Well this is all good news. I've got it sitting at about 79 right now, so I assume that should be good enough.
 
Ha!! I just started my first saison a week ago and didn't ramp it up soon enough. I used
Belgian saison and it pooped out at 1.030. Check this from wyeast website:

"This strain is notorious for a rapid and vigorous start to fermentation, only to stick around 1.035 S.G. "

I am keeping a blow dryer on it intermittently and warming it up and up so we will see how it well it dries out.
 
Ha!! I just started my first saison a week ago and didn't ramp it up soon enough. I used
Belgian saison and it pooped out at 1.030. Check this from wyeast website:

"This strain is notorious for a rapid and vigorous start to fermentation, only to stick around 1.035 S.G. "

I am keeping a blow dryer on it intermittently and warming it up and up so we will see how it well it dries out.

I have had the same thing happen to me every time I use this yeast. Even at ambient temps in the 80s, this thing quits like clockwork around 1.035. It start back up again after some wait, and after it's dried everything out and you taste it, you know the whole ordeal was worth it.
 
Just the opposite. 3711 is a beast and will ferment the spoon if you stir it too long,.... If you can keep it at least 68 degrees it will finish. If you can get the temp up higher you may get a couple of extra points out of it.

ROFL! This was my experience with 3711, too.
 
3711 is great for ciders too. Its the only yeast I use for cider anymore. You want fermentation as hot as possible. I did ten gallons of saison last summer, split between temp control and no control. The hot one (low 90's) was superior, more spicy saison flavor. The temp control (67) coulda passed for a blonde.
 
3711 is great for ciders too. Its the only yeast I use for cider anymore. You want fermentation as hot as possible. I did ten gallons of saison last summer, split between temp control and no control. The hot one (low 90's) was superior, more spicy saison flavor. The temp control (67) coulda passed for a blonde.

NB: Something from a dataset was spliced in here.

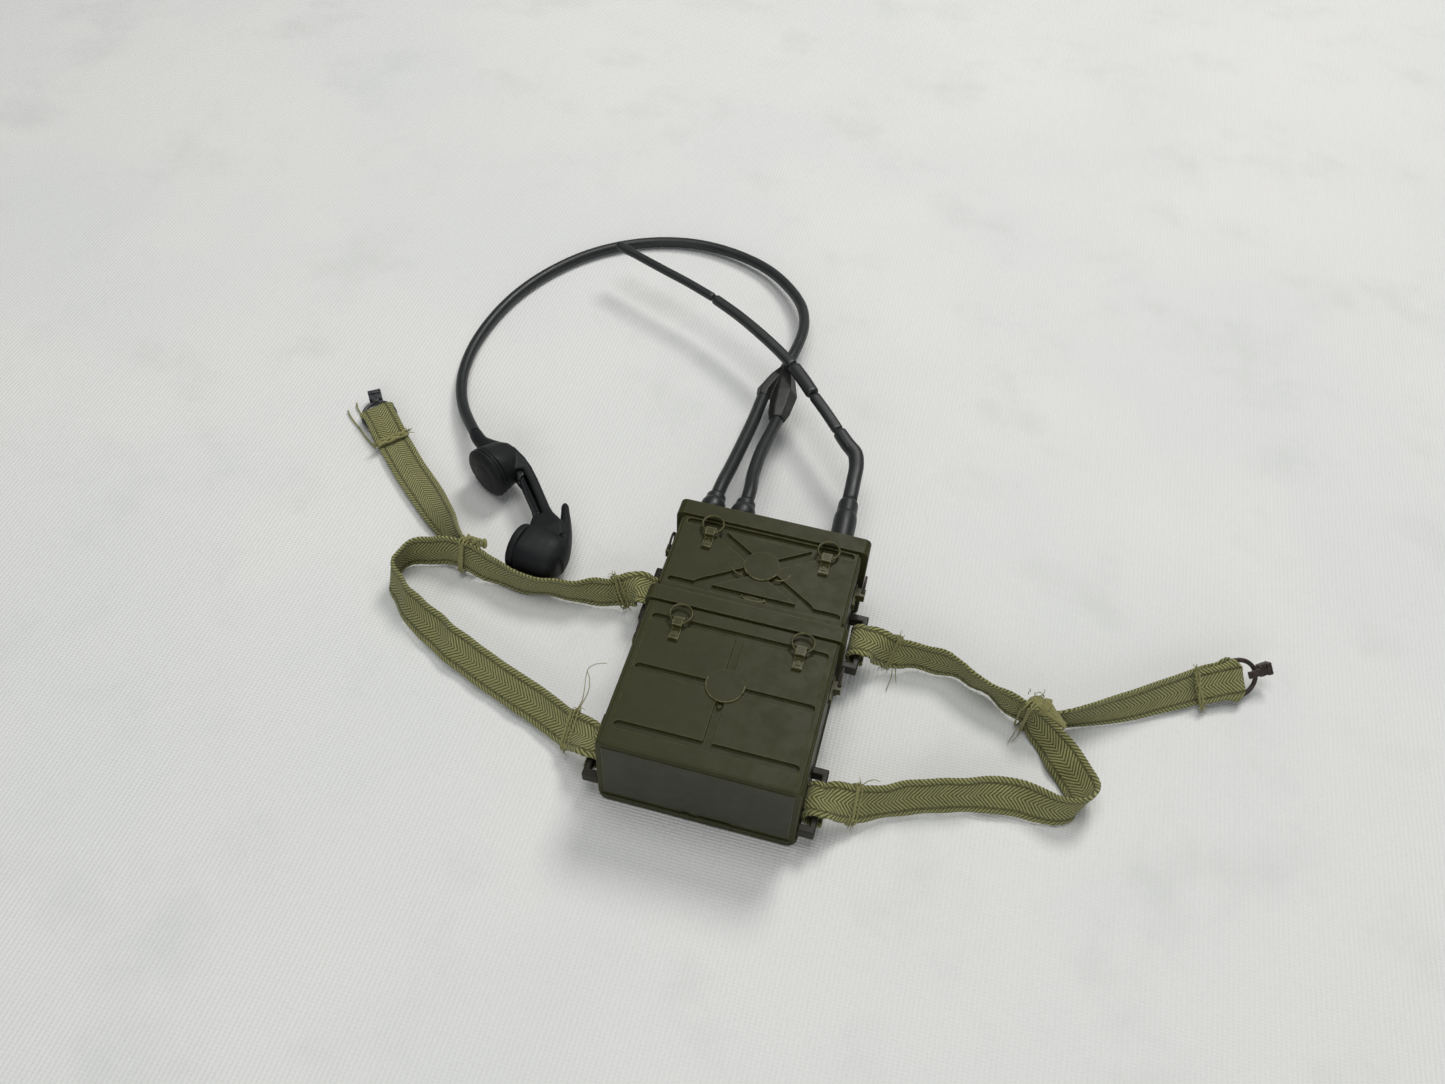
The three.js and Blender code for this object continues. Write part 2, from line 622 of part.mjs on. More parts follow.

That's really interesting. I did a Rye Saison with 3711 and started it at 70, then ramped to like 78 for the last 2 weeks and I think I created some off flavors. I think you have a really good idea of doing a side-by-side with the yeast. I'll definitely have to do that and see which way I like better...
 
3711 is the ticket if you live in a warmer climate and don't have much for temp control. I've used it 25+ times and never had it stall out. I've even added it to an imperial saison on dupont strain at 11% (that was crapped out) and watched it still chew on through. It brings out the fruit in your hops and gives a little twang. Dries the hell out of everything. Silky mouthfeel. Drinkable out of the bottling bucket. Split any IPA or pale you do on the planned yeast and 3711 just to have a good time.

I don't love it with wheat though. On half wheat/half pilsner malt I much prefer Dupont.